**** Extracted entries

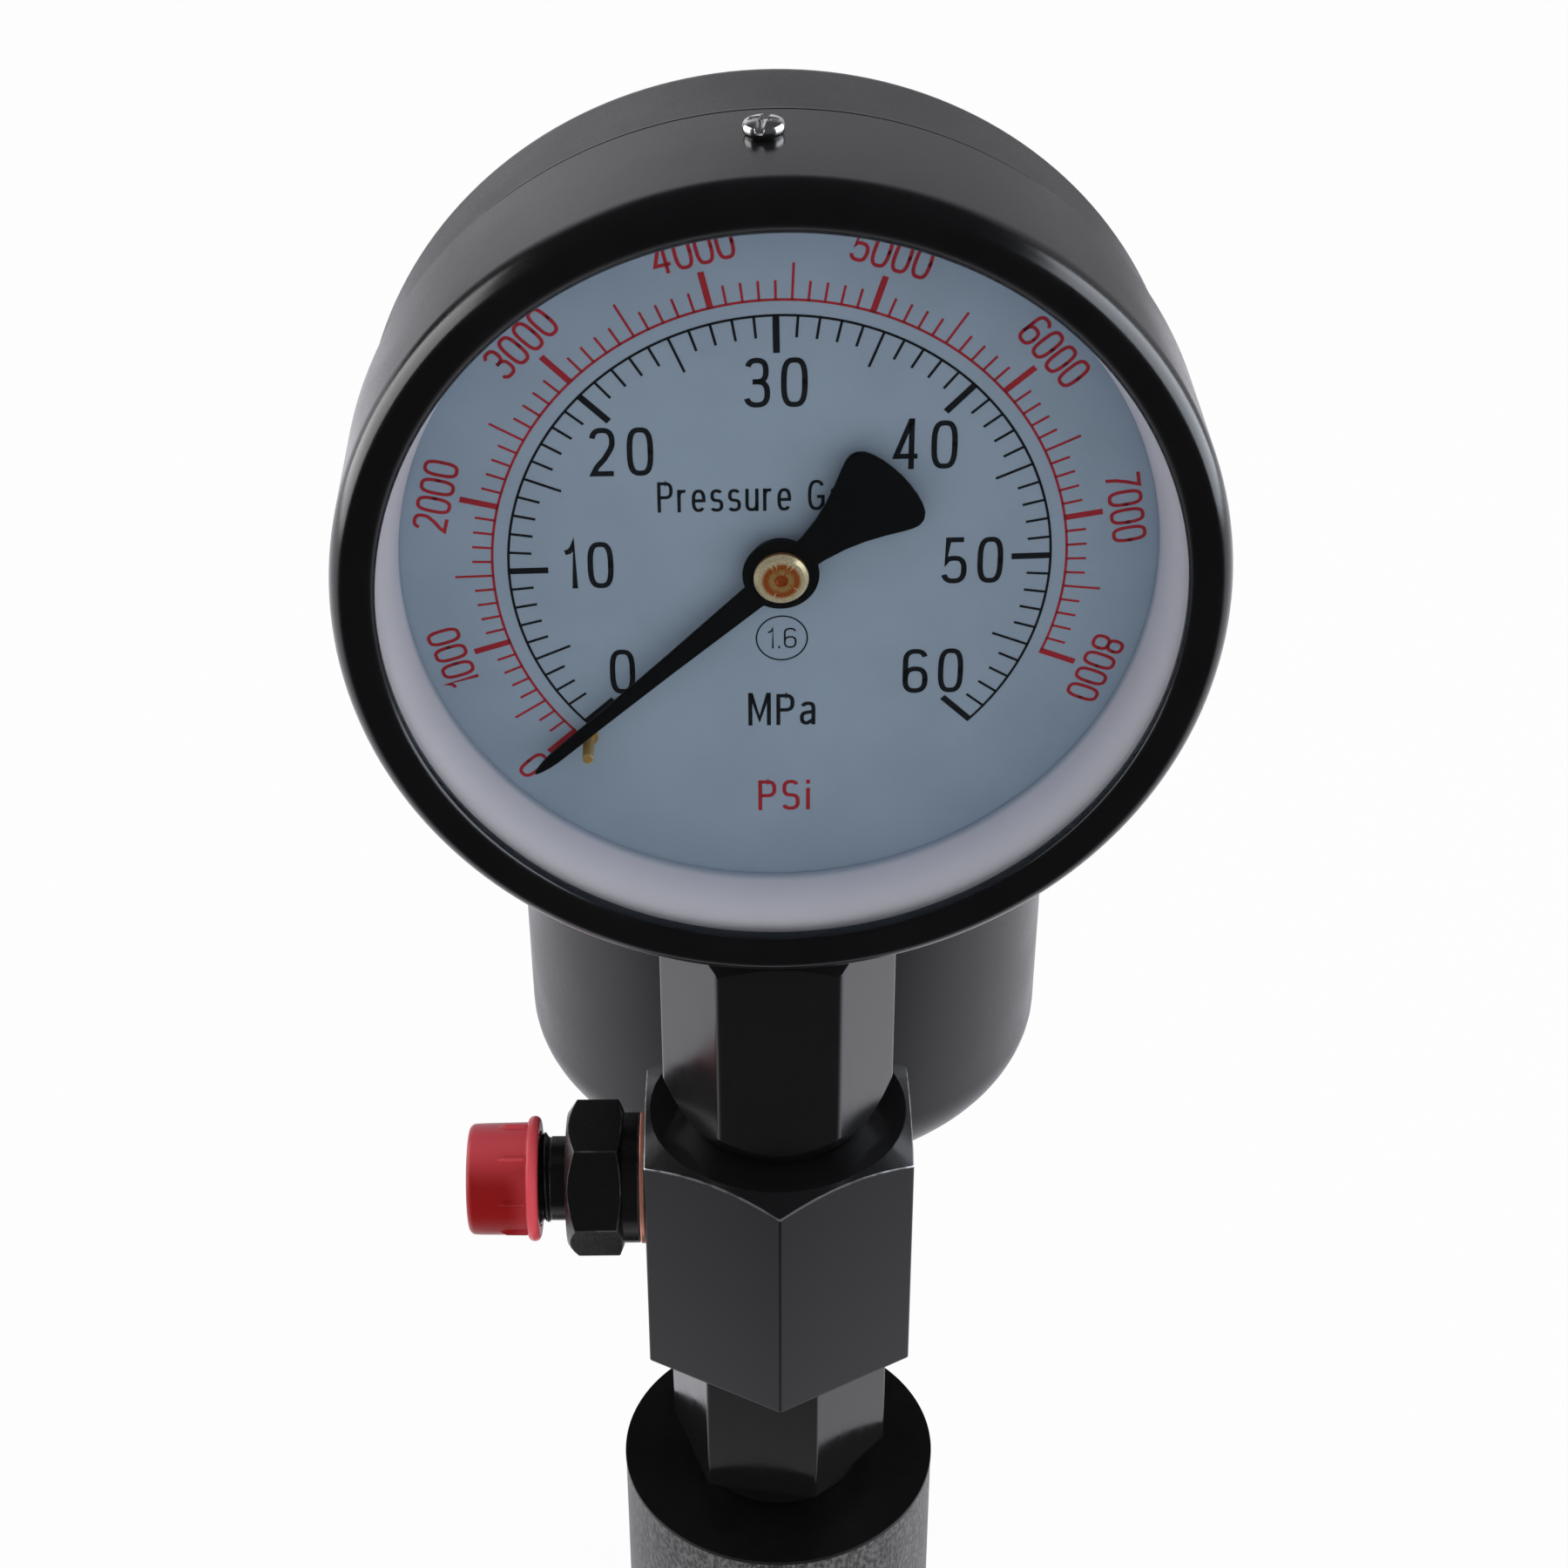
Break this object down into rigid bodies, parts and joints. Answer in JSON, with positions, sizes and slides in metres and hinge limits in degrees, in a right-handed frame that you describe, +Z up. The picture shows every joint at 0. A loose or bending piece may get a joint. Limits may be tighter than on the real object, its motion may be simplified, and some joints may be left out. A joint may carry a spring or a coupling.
{
  "type": "diesel injector tester",
  "caption": "Hand pump on a foot, worked by a rear lever, with a pressure gauge on hexagonal fittings, a capped side outlet and a reservoir behind.",
  "frame": {"origin": "on the pump axis, at the foot's underside", "axes": "+Z up along the pump axis, -Y towards the reader of the dial, -X towards the outlet"},
  "size_m": [0.1136, 0.3341, 0.3661],
  "materials": {
    "cast_paint": "textured charcoal paint over casting, machined black top",
    "black_steel": "black oxide, satin",
    "bright_steel": "ground",
    "spring_steel": "oiled wire",
    "nickel": "nickel plated",
    "copper": "annealed copper",
    "brass": "turned brass",
    "case_paint": "semi-gloss black enamel",
    "cup_paint": "satin black enamel",
    "glass": "clear window",
    "dial_print": "pale blue-grey printed plate",
    "spacer_white": "off-white ring",
    "pointer_black": "matt black",
    "seal_rubber": "black rubber",
    "red_cap": "soft red plastic",
    "grip_rubber": "black moulded grip",
    "knob_black": "black moulded knob"
  },
  "bodies": {
    "housing": {"pump_housing": "cast_paint", "barrel": "bright_steel", "valve_seat": "bright_steel", "valve_gasket": "copper", "valve_holder": "black_steel", "junction_block": "black_steel", "outlet_washer": "copper", "outlet_union": "black_steel", "gauge_adapter": "black_steel", "gauge_washer": "copper", "gauge_socket": "bright_steel", "gauge_case": "case_paint", "gauge_bezel": "case_paint", "gauge_glass": "glass", "glass_seal": "seal_rubber", "spacer_ring": "spacer_white", "dial": "dial_print", "stop_pin": "brass", "bezel_screw_1": "nickel", "bezel_screw_2": "nickel", "bezel_screw_3": "nickel", "case_screw_1": "nickel", "case_screw_2": "nickel", "bourdon_tube": "brass", "movement_front_plate": "brass", "movement_back_plate": "brass", "movement_pillar_1": "brass", "movement_pillar_2": "brass", "movement_pillar_3": "brass", "reservoir_cup": "cup_paint", "reservoir_seal": "seal_rubber", "reservoir_bolt": "bright_steel", "bolt_seal": "copper", "strainer": "brass", "plunger_spring": "spring_steel", "valve_spring": "spring_steel", "pivot_pin": "bright_steel", "pivot_clip_right": "spring_steel", "pivot_clip_left": "spring_steel"},
    "lever": {"lever_arm": "black_steel", "lever_rod": "nickel", "lever_grip": "grip_rubber", "rod_screw": "nickel", "roller_pin": "bright_steel"},
    "roller": {"nose_roller": "bright_steel"},
    "plunger_group": {"plunger": "bright_steel", "spring_plate": "spring_steel", "tappet": "bright_steel"},
    "valve": {"delivery_valve": "bright_steel"},
    "cap": {"outlet_cap": "red_cap"},
    "pointer_group": {"pointer": "pointer_black", "pointer_cap": "brass", "spindle": "brass"},
    "sector": {"sector_gear": "brass"},
    "tip_group": {"tube_tip": "brass", "link": "brass"},
    "lid": {"reservoir_lid": "cup_paint", "lid_knob": "knob_black"}
  },
  "joints": [
    {"name": "lever_pivot", "type": "hinge", "parent": "housing", "child": "lever", "pos_m": [0, 0.02, 0.034], "axis": [-1, 0, 0], "range_deg": [0, 30], "stiffness_Nm_per_rad": 3, "springref_deg": -25.78},
    {"name": "roller_spin", "type": "hinge", "parent": "lever", "child": "roller", "pos_m": [0, 0.00068, 0.02882], "axis": [1, 0, 0], "continuous": true},
    {"name": "plunger_slide", "type": "slide", "parent": "housing", "child": "plunger_group", "axis": [0, 0, 1], "range_m": [0, 0.01036], "deforming": ["plunger_spring"]},
    {"name": "valve_lift", "type": "slide", "parent": "housing", "child": "valve", "axis": [0, 0, 1], "range_m": [0, 0.0015], "stiffness_N_per_m": 3000, "springref_m": -0.003, "deforming": ["valve_spring"]},
    {"name": "cap_pull", "type": "slide", "parent": "housing", "child": "cap", "axis": [-0.9997, -0.0262, 0], "range_m": [0, 0.02]},
    {"name": "lid_lift", "type": "slide", "parent": "housing", "child": "lid", "axis": [0, 0, 1], "range_m": [0, 0.04]},
    {"name": "pointer_turn", "type": "hinge", "parent": "housing", "child": "pointer_group", "pos_m": [0.00058, -0.01286, 0.3077], "axis": [-0.0454, 0.999, 0], "range_deg": [0, 266.2], "stiffness_Nm_per_rad": 0.002, "springref_deg": -28.65},
    {"name": "sector_swing", "type": "hinge", "parent": "housing", "child": "sector", "pos_m": [0, 0, 0.2836], "axis": [0.0454, -0.999, 0], "range_deg": [0, 29.6]},
    {"name": "tip_rise", "type": "slide", "parent": "housing", "child": "tip_group", "axis": [0, 0, 1], "range_m": [0, 0.0046], "deforming": ["bourdon_tube"]}
  ],
  "couplings": [
    {"joint": "plunger_slide", "follows": "lever_pivot", "m_per_rad": 0.01977},
    {"joint": "sector_swing", "follows": "pointer_turn", "ratio": 0.11111},
    {"joint": "tip_rise", "follows": "pointer_turn", "m_per_rad": 0.000989}
  ]
}
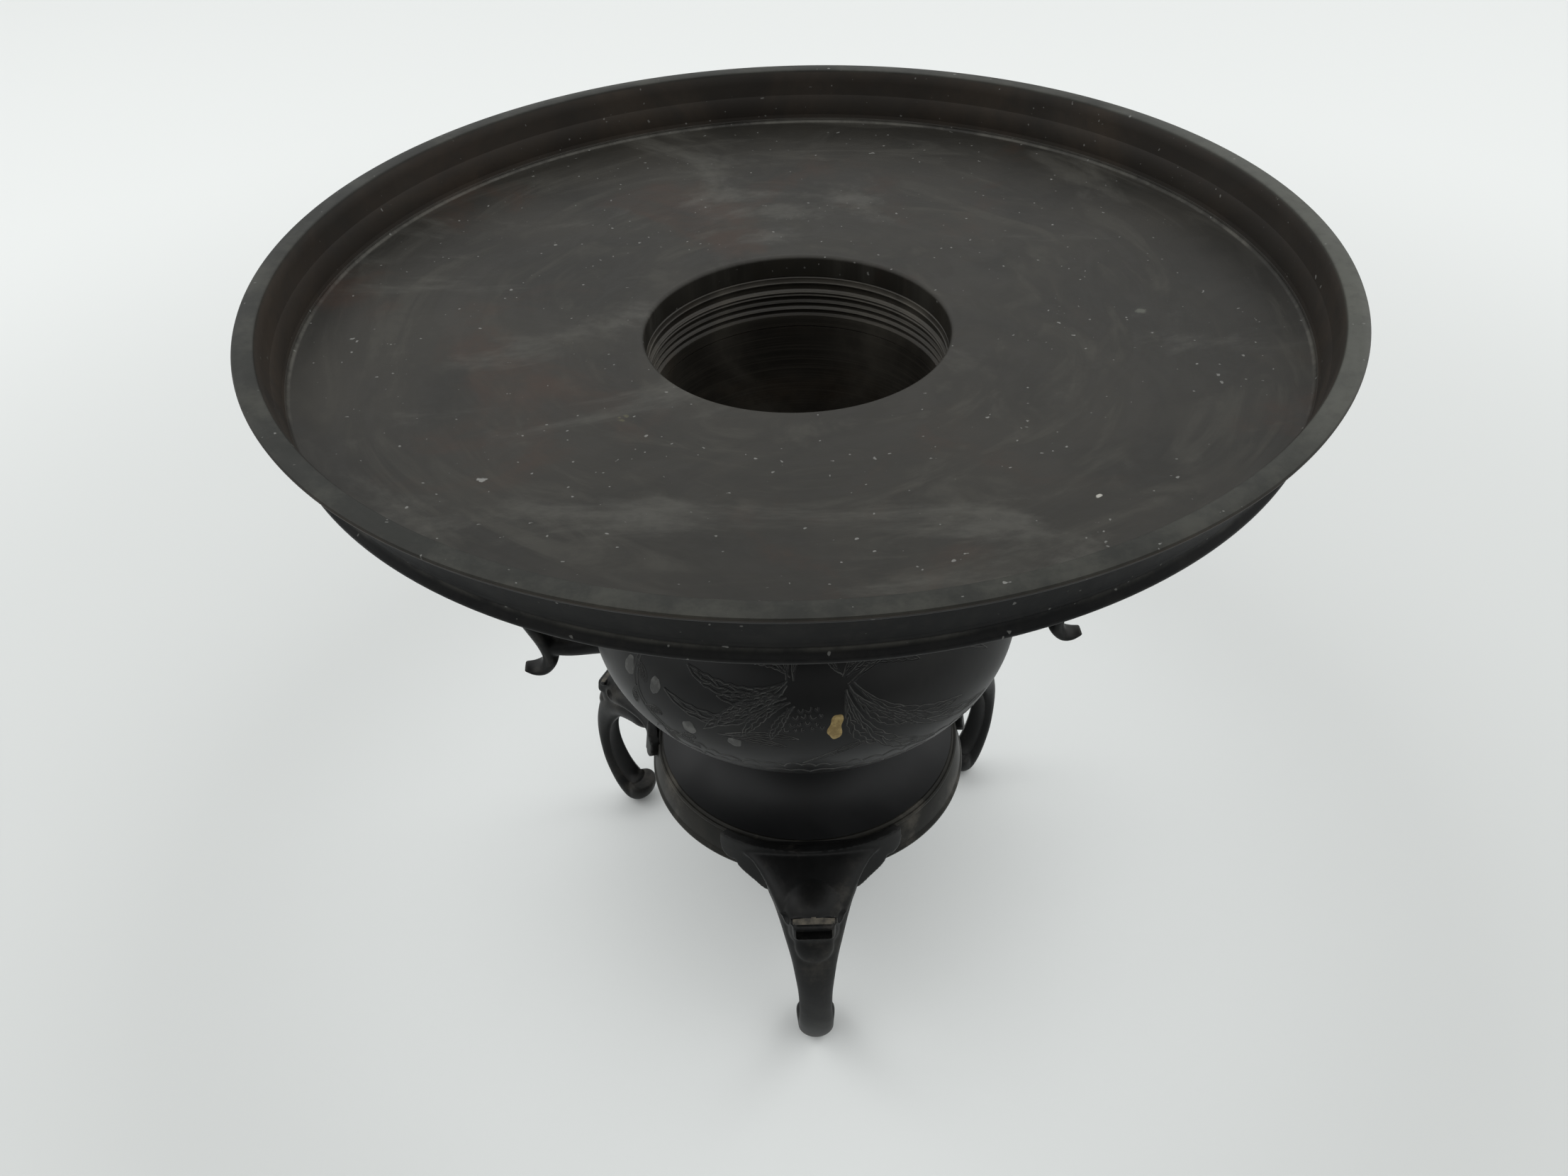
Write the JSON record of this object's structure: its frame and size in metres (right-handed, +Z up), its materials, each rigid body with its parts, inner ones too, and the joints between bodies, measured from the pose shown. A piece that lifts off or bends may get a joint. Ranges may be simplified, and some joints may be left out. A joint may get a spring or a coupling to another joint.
{
  "type": "footed bronze flower vessel",
  "caption": "Cast bronze flower vessel: wide shallow dish that lifts off and turns on a squat two-handled bowl, on a trumpet pedestal with curled beast-headed legs.",
  "frame": {"origin": "on the floor, on the vertical axis of the vessel, at the centre of the base of its bounding box", "axes": "+Z up; -Y towards the front leg; the handles stand close to +X and -X"},
  "size_m": [0.3008, 0.3008, 0.2607],
  "materials": {
    "dish_bronze": "grey-brown patinated bronze, satin, cloudy",
    "body_bronze": "dark patinated bronze, satin, engraved",
    "leg_bronze": "blue-black patinated bronze",
    "ring_bronze": "brown-black patinated bronze, turned",
    "gold": "worn gilt inlay",
    "silver": "tarnished silver inlay"
  },
  "bodies": {
    "vessel": {"mouth_ring": "ring_bronze", "neck": "body_bronze", "shoulder_ring": "ring_bronze", "bowl": "body_bronze", "bowl_plug": "ring_bronze", "waist_ring": "ring_bronze", "pedestal": "body_bronze", "foot_ring": "ring_bronze", "leg_front": "leg_bronze", "leg_right": "leg_bronze", "leg_left": "leg_bronze", "leg_pin_front": "ring_bronze", "leg_pin_right": "ring_bronze", "leg_pin_left": "ring_bronze", "handle_right": "body_bronze", "handle_left": "body_bronze", "handle_pin_right_upper": "ring_bronze", "handle_pin_right_lower": "ring_bronze", "handle_pin_left_upper": "ring_bronze", "handle_pin_left_lower": "ring_bronze", "gold_inlay": "gold", "silver_inlay_1": "silver", "silver_inlay_2": "silver", "silver_inlay_3": "silver", "silver_inlay_4": "silver"},
    "ring": {"throat_ring": "ring_bronze"},
    "dish": {"dish_pan": "dish_bronze"}
  },
  "joints": [
    {"name": "dish_turn", "type": "hinge", "parent": "vessel", "child": "ring", "pos_m": [0, 0, 0.2143], "axis": [0, 0, 1], "continuous": true},
    {"name": "dish_lift", "type": "slide", "parent": "ring", "child": "dish", "axis": [0, 0, 1], "range_m": [0, 0.06]}
  ]
}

********

*Do this:* Retype the data above exactly; pictures are not part of the copy.

*Answer for the task:*
Break this object down into rigid bodies, parts and joints. Answer in JSON, with positions, sizes and slides in metres and hinge limits in degrees, in a right-handed frame that you describe, +Z up. The picture shows every joint at 0. A loose or bending piece may get a joint. Limits may be tighter than on the real object, its motion may be simplified, and some joints may be left out. A joint may carry a spring or a coupling.
{
  "type": "diesel injector tester",
  "caption": "Hand pump on a foot, worked by a rear lever, with a pressure gauge on hexagonal fittings, a capped side outlet and a reservoir behind.",
  "frame": {"origin": "on the pump axis, at the foot's underside", "axes": "+Z up along the pump axis, -Y towards the reader of the dial, -X towards the outlet"},
  "size_m": [0.1136, 0.3341, 0.3661],
  "materials": {
    "cast_paint": "textured charcoal paint over casting, machined black top",
    "black_steel": "black oxide, satin",
    "bright_steel": "ground",
    "spring_steel": "oiled wire",
    "nickel": "nickel plated",
    "copper": "annealed copper",
    "brass": "turned brass",
    "case_paint": "semi-gloss black enamel",
    "cup_paint": "satin black enamel",
    "glass": "clear window",
    "dial_print": "pale blue-grey printed plate",
    "spacer_white": "off-white ring",
    "pointer_black": "matt black",
    "seal_rubber": "black rubber",
    "red_cap": "soft red plastic",
    "grip_rubber": "black moulded grip",
    "knob_black": "black moulded knob"
  },
  "bodies": {
    "housing": {"pump_housing": "cast_paint", "barrel": "bright_steel", "valve_seat": "bright_steel", "valve_gasket": "copper", "valve_holder": "black_steel", "junction_block": "black_steel", "outlet_washer": "copper", "outlet_union": "black_steel", "gauge_adapter": "black_steel", "gauge_washer": "copper", "gauge_socket": "bright_steel", "gauge_case": "case_paint", "gauge_bezel": "case_paint", "gauge_glass": "glass", "glass_seal": "seal_rubber", "spacer_ring": "spacer_white", "dial": "dial_print", "stop_pin": "brass", "bezel_screw_1": "nickel", "bezel_screw_2": "nickel", "bezel_screw_3": "nickel", "case_screw_1": "nickel", "case_screw_2": "nickel", "bourdon_tube": "brass", "movement_front_plate": "brass", "movement_back_plate": "brass", "movement_pillar_1": "brass", "movement_pillar_2": "brass", "movement_pillar_3": "brass", "reservoir_cup": "cup_paint", "reservoir_seal": "seal_rubber", "reservoir_bolt": "bright_steel", "bolt_seal": "copper", "strainer": "brass", "plunger_spring": "spring_steel", "valve_spring": "spring_steel", "pivot_pin": "bright_steel", "pivot_clip_right": "spring_steel", "pivot_clip_left": "spring_steel"},
    "lever": {"lever_arm": "black_steel", "lever_rod": "nickel", "lever_grip": "grip_rubber", "rod_screw": "nickel", "roller_pin": "bright_steel"},
    "roller": {"nose_roller": "bright_steel"},
    "plunger_group": {"plunger": "bright_steel", "spring_plate": "spring_steel", "tappet": "bright_steel"},
    "valve": {"delivery_valve": "bright_steel"},
    "cap": {"outlet_cap": "red_cap"},
    "pointer_group": {"pointer": "pointer_black", "pointer_cap": "brass", "spindle": "brass"},
    "sector": {"sector_gear": "brass"},
    "tip_group": {"tube_tip": "brass", "link": "brass"},
    "lid": {"reservoir_lid": "cup_paint", "lid_knob": "knob_black"}
  },
  "joints": [
    {"name": "lever_pivot", "type": "hinge", "parent": "housing", "child": "lever", "pos_m": [0, 0.02, 0.034], "axis": [-1, 0, 0], "range_deg": [0, 30], "stiffness_Nm_per_rad": 3, "springref_deg": -25.78},
    {"name": "roller_spin", "type": "hinge", "parent": "lever", "child": "roller", "pos_m": [0, 0.00068, 0.02882], "axis": [1, 0, 0], "continuous": true},
    {"name": "plunger_slide", "type": "slide", "parent": "housing", "child": "plunger_group", "axis": [0, 0, 1], "range_m": [0, 0.01036], "deforming": ["plunger_spring"]},
    {"name": "valve_lift", "type": "slide", "parent": "housing", "child": "valve", "axis": [0, 0, 1], "range_m": [0, 0.0015], "stiffness_N_per_m": 3000, "springref_m": -0.003, "deforming": ["valve_spring"]},
    {"name": "cap_pull", "type": "slide", "parent": "housing", "child": "cap", "axis": [-0.9997, -0.0262, 0], "range_m": [0, 0.02]},
    {"name": "lid_lift", "type": "slide", "parent": "housing", "child": "lid", "axis": [0, 0, 1], "range_m": [0, 0.04]},
    {"name": "pointer_turn", "type": "hinge", "parent": "housing", "child": "pointer_group", "pos_m": [0.00058, -0.01286, 0.3077], "axis": [-0.0454, 0.999, 0], "range_deg": [0, 266.2], "stiffness_Nm_per_rad": 0.002, "springref_deg": -28.65},
    {"name": "sector_swing", "type": "hinge", "parent": "housing", "child": "sector", "pos_m": [0, 0, 0.2836], "axis": [0.0454, -0.999, 0], "range_deg": [0, 29.6]},
    {"name": "tip_rise", "type": "slide", "parent": "housing", "child": "tip_group", "axis": [0, 0, 1], "range_m": [0, 0.0046], "deforming": ["bourdon_tube"]}
  ],
  "couplings": [
    {"joint": "plunger_slide", "follows": "lever_pivot", "m_per_rad": 0.01977},
    {"joint": "sector_swing", "follows": "pointer_turn", "ratio": 0.11111},
    {"joint": "tip_rise", "follows": "pointer_turn", "m_per_rad": 0.000989}
  ]
}
Write the JSON record of this object's structure: its frame and size in metres (right-handed, +Z up), its materials, each rigid body with its parts, inner ones too, and the joints between bodies, measured from the pose shown. A piece that lifts off or bends may get a joint. Ranges may be simplified, and some joints may be left out. A joint may get a spring or a coupling to another joint.
{
  "type": "footed bronze flower vessel",
  "caption": "Cast bronze flower vessel: wide shallow dish that lifts off and turns on a squat two-handled bowl, on a trumpet pedestal with curled beast-headed legs.",
  "frame": {"origin": "on the floor, on the vertical axis of the vessel, at the centre of the base of its bounding box", "axes": "+Z up; -Y towards the front leg; the handles stand close to +X and -X"},
  "size_m": [0.3008, 0.3008, 0.2607],
  "materials": {
    "dish_bronze": "grey-brown patinated bronze, satin, cloudy",
    "body_bronze": "dark patinated bronze, satin, engraved",
    "leg_bronze": "blue-black patinated bronze",
    "ring_bronze": "brown-black patinated bronze, turned",
    "gold": "worn gilt inlay",
    "silver": "tarnished silver inlay"
  },
  "bodies": {
    "vessel": {"mouth_ring": "ring_bronze", "neck": "body_bronze", "shoulder_ring": "ring_bronze", "bowl": "body_bronze", "bowl_plug": "ring_bronze", "waist_ring": "ring_bronze", "pedestal": "body_bronze", "foot_ring": "ring_bronze", "leg_front": "leg_bronze", "leg_right": "leg_bronze", "leg_left": "leg_bronze", "leg_pin_front": "ring_bronze", "leg_pin_right": "ring_bronze", "leg_pin_left": "ring_bronze", "handle_right": "body_bronze", "handle_left": "body_bronze", "handle_pin_right_upper": "ring_bronze", "handle_pin_right_lower": "ring_bronze", "handle_pin_left_upper": "ring_bronze", "handle_pin_left_lower": "ring_bronze", "gold_inlay": "gold", "silver_inlay_1": "silver", "silver_inlay_2": "silver", "silver_inlay_3": "silver", "silver_inlay_4": "silver"},
    "ring": {"throat_ring": "ring_bronze"},
    "dish": {"dish_pan": "dish_bronze"}
  },
  "joints": [
    {"name": "dish_turn", "type": "hinge", "parent": "vessel", "child": "ring", "pos_m": [0, 0, 0.2143], "axis": [0, 0, 1], "continuous": true},
    {"name": "dish_lift", "type": "slide", "parent": "ring", "child": "dish", "axis": [0, 0, 1], "range_m": [0, 0.06]}
  ]
}